■ **Collected data**
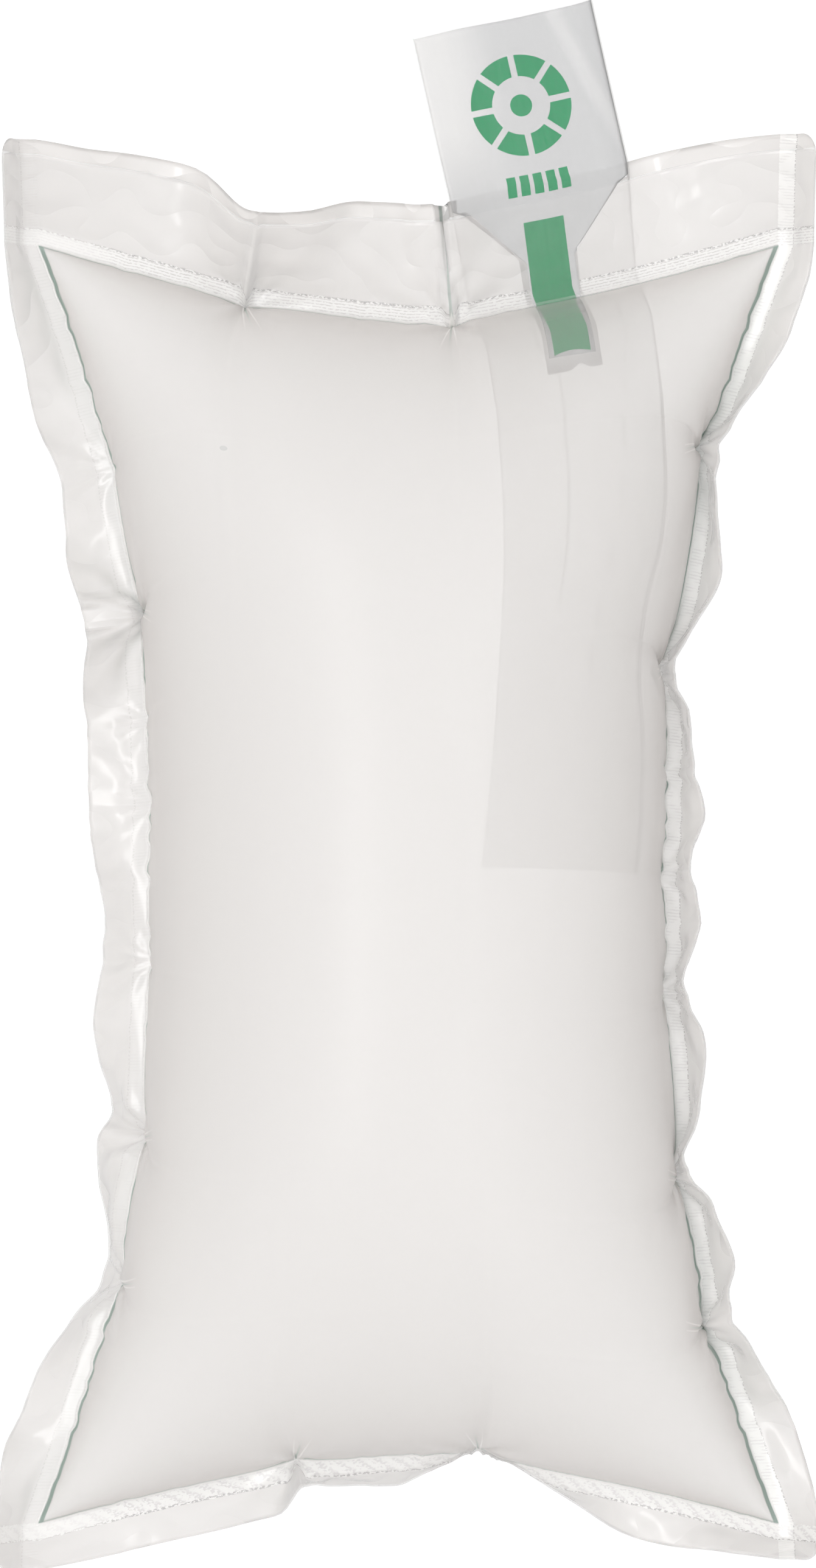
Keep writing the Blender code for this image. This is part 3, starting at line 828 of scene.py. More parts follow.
class Sketch:
    """A node tree, with the few nodes that the patterns here are made of."""

    def __init__(self, tree: bpy.types.NodeTree) -> None:
        """Keeps the tree's nodes and links."""
        self.nodes = tree.nodes
        self.links = tree.links

    def feed(self, socket: bpy.types.NodeSocket, value: Signal | Triple | float) -> None:
        """Gives a socket a signal, a plain colour or a plain number."""
        if isinstance(value, Signal):
            self.links.new(value.socket, socket)
        elif isinstance(value, tuple):
            socket.default_value = (*value, 1.0)
        else:
            socket.default_value = value

    def math(self, operation: str, *values: Signal | float) -> Signal:
        """A Math node of the given operation."""
        node = self.nodes.new("ShaderNodeMath")
        node.operation = operation
        for socket, value in zip(node.inputs, values):
            self.feed(socket, value)
        return Signal(self, node.outputs[0])

    def most(self, first: Signal, *others: Signal | float) -> Signal:
        """The greatest of several numbers."""
        for other in others:
            first = self.math("MAXIMUM", first, other)
        return first

    def least(self, first: Signal, *others: Signal | float) -> Signal:
        """The smallest of several numbers."""
        for other in others:
            first = self.math("MINIMUM", first, other)
        return first

    def ramp(self, value: Signal, low: float, high: float) -> Signal:
        """A smooth step from 0 to 1, by a Map Range node."""
        node = self.nodes.new("ShaderNodeMapRange")
        node.interpolation_type = "SMOOTHSTEP"
        self.feed(node.inputs["Value"], value)
        rising = low < high
        node.inputs["From Min"].default_value = low if rising else high
        node.inputs["From Max"].default_value = high if rising else low
        node.inputs["To Min"].default_value = 0.0 if rising else 1.0
        node.inputs["To Max"].default_value = 1.0 if rising else 0.0
        return Signal(self, node.outputs["Result"])

    def parts(self, vector: bpy.types.NodeSocket) -> tuple[Signal, Signal, Signal]:
        """A vector's three numbers."""
        node = self.nodes.new("ShaderNodeSeparateXYZ")
        self.links.new(vector, node.inputs[0])
        x, y, z = (Signal(self, socket) for socket in node.outputs)
        return x, y, z

    def attribute(self, name: str) -> Signal:
        """A number that the mesh holds at each vertex."""
        node = self.nodes.new("ShaderNodeAttribute")
        node.attribute_name = name
        return Signal(self, node.outputs["Fac"])

    def noise(self, x: Signal, y: Signal, cells: Pair, detail: float = 1.0) -> Signal:
        """Noise over two coordinates, from 0 to 1, with cells of the given size in metres."""
        place = self.nodes.new("ShaderNodeCombineXYZ")
        self.feed(place.inputs["X"], x / cells[0])
        self.feed(place.inputs["Y"], y / cells[1])
        node = self.nodes.new("ShaderNodeTexNoise")
        node.noise_dimensions = "2D"
        node.inputs["Scale"].default_value = 1.0
        node.inputs["Detail"].default_value = detail
        self.links.new(place.outputs[0], node.inputs["Vector"])
        return Signal(self, node.outputs["Fac"])

    def blend(self, share: Signal, first: Signal | Triple, second: Triple) -> Signal:
        """The colour between two, first where the share is 0. The first may be an earlier blend."""
        node = self.nodes.new("ShaderNodeMix")
        node.data_type = "RGBA"
        below, above = (socket for socket in node.inputs if socket.type == "RGBA")
        self.feed(node.inputs["Factor"], share)
        self.feed(below, first)
        self.feed(above, second)
        return Signal(self, next(socket for socket in node.outputs if socket.type == "RGBA"))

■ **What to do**
Write out all the lines again, exactly as they are.

■ **Solution to this problem**
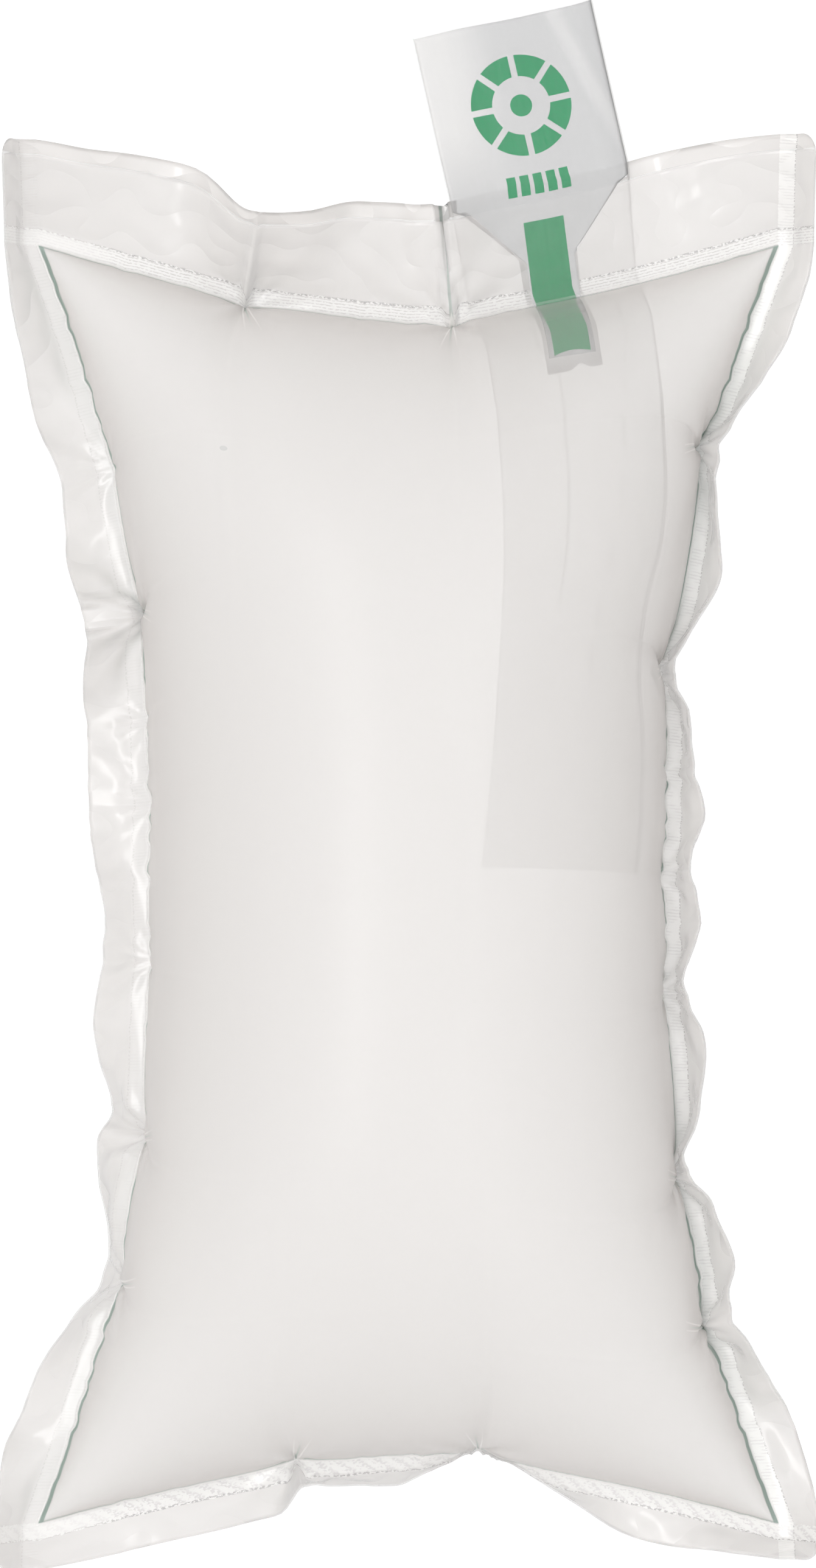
Keep writing the Blender code for this image. This is part 3, starting at line 828 of scene.py. More parts follow.
class Sketch:
    """A node tree, with the few nodes that the patterns here are made of."""

    def __init__(self, tree: bpy.types.NodeTree) -> None:
        """Keeps the tree's nodes and links."""
        self.nodes = tree.nodes
        self.links = tree.links

    def feed(self, socket: bpy.types.NodeSocket, value: Signal | Triple | float) -> None:
        """Gives a socket a signal, a plain colour or a plain number."""
        if isinstance(value, Signal):
            self.links.new(value.socket, socket)
        elif isinstance(value, tuple):
            socket.default_value = (*value, 1.0)
        else:
            socket.default_value = value

    def math(self, operation: str, *values: Signal | float) -> Signal:
        """A Math node of the given operation."""
        node = self.nodes.new("ShaderNodeMath")
        node.operation = operation
        for socket, value in zip(node.inputs, values):
            self.feed(socket, value)
        return Signal(self, node.outputs[0])

    def most(self, first: Signal, *others: Signal | float) -> Signal:
        """The greatest of several numbers."""
        for other in others:
            first = self.math("MAXIMUM", first, other)
        return first

    def least(self, first: Signal, *others: Signal | float) -> Signal:
        """The smallest of several numbers."""
        for other in others:
            first = self.math("MINIMUM", first, other)
        return first

    def ramp(self, value: Signal, low: float, high: float) -> Signal:
        """A smooth step from 0 to 1, by a Map Range node."""
        node = self.nodes.new("ShaderNodeMapRange")
        node.interpolation_type = "SMOOTHSTEP"
        self.feed(node.inputs["Value"], value)
        rising = low < high
        node.inputs["From Min"].default_value = low if rising else high
        node.inputs["From Max"].default_value = high if rising else low
        node.inputs["To Min"].default_value = 0.0 if rising else 1.0
        node.inputs["To Max"].default_value = 1.0 if rising else 0.0
        return Signal(self, node.outputs["Result"])

    def parts(self, vector: bpy.types.NodeSocket) -> tuple[Signal, Signal, Signal]:
        """A vector's three numbers."""
        node = self.nodes.new("ShaderNodeSeparateXYZ")
        self.links.new(vector, node.inputs[0])
        x, y, z = (Signal(self, socket) for socket in node.outputs)
        return x, y, z

    def attribute(self, name: str) -> Signal:
        """A number that the mesh holds at each vertex."""
        node = self.nodes.new("ShaderNodeAttribute")
        node.attribute_name = name
        return Signal(self, node.outputs["Fac"])

    def noise(self, x: Signal, y: Signal, cells: Pair, detail: float = 1.0) -> Signal:
        """Noise over two coordinates, from 0 to 1, with cells of the given size in metres."""
        place = self.nodes.new("ShaderNodeCombineXYZ")
        self.feed(place.inputs["X"], x / cells[0])
        self.feed(place.inputs["Y"], y / cells[1])
        node = self.nodes.new("ShaderNodeTexNoise")
        node.noise_dimensions = "2D"
        node.inputs["Scale"].default_value = 1.0
        node.inputs["Detail"].default_value = detail
        self.links.new(place.outputs[0], node.inputs["Vector"])
        return Signal(self, node.outputs["Fac"])

    def blend(self, share: Signal, first: Signal | Triple, second: Triple) -> Signal:
        """The colour between two, first where the share is 0. The first may be an earlier blend."""
        node = self.nodes.new("ShaderNodeMix")
        node.data_type = "RGBA"
        below, above = (socket for socket in node.inputs if socket.type == "RGBA")
        self.feed(node.inputs["Factor"], share)
        self.feed(below, first)
        self.feed(above, second)
        return Signal(self, next(socket for socket in node.outputs if socket.type == "RGBA"))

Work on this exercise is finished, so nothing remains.